Sampling as Bandits: Evaluation-Efficient Design for Black-Box Densities
This addresses the challenge of efficient sampling for computationally expensive models, such as in Bayesian inference, though it appears incremental as it builds on existing importance sampling and bandit methods.
The paper tackled the problem of sampling from black-box densities with expensive evaluations by introducing bandit importance sampling (BIS), which uses a sequential strategy combining space-filling designs and multi-armed bandits to reduce the number of target evaluations needed for accurate approximations.
We introduce bandit importance sampling (BIS), a new class of importance sampling methods designed for settings where the target density is expensive to evaluate.

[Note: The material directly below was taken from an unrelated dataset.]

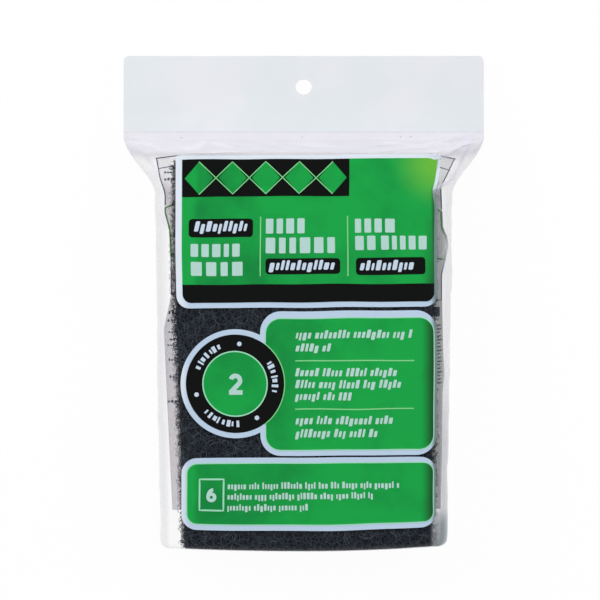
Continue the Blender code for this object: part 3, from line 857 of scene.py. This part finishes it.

In contrast to adaptive importance sampling, which optimises a proposal distribution, BIS directly designs the samples through a sequential strategy that combines space-filling designs with multi-armed bandits. Our method leverages Gaussian process surrogates to guide sample selection, enabling efficient exploration of the parameter space with minimal target evaluations. We establish theoretical guarantees on convergence and demonstrate the effectiveness of the method across a broad range of sampling tasks. BIS delivers accurate approximations with fewer target evaluations, outperforming competing approaches across multimodal, heavy-tailed distributions, and real-world applications to Bayesian inference of computationally expensive models.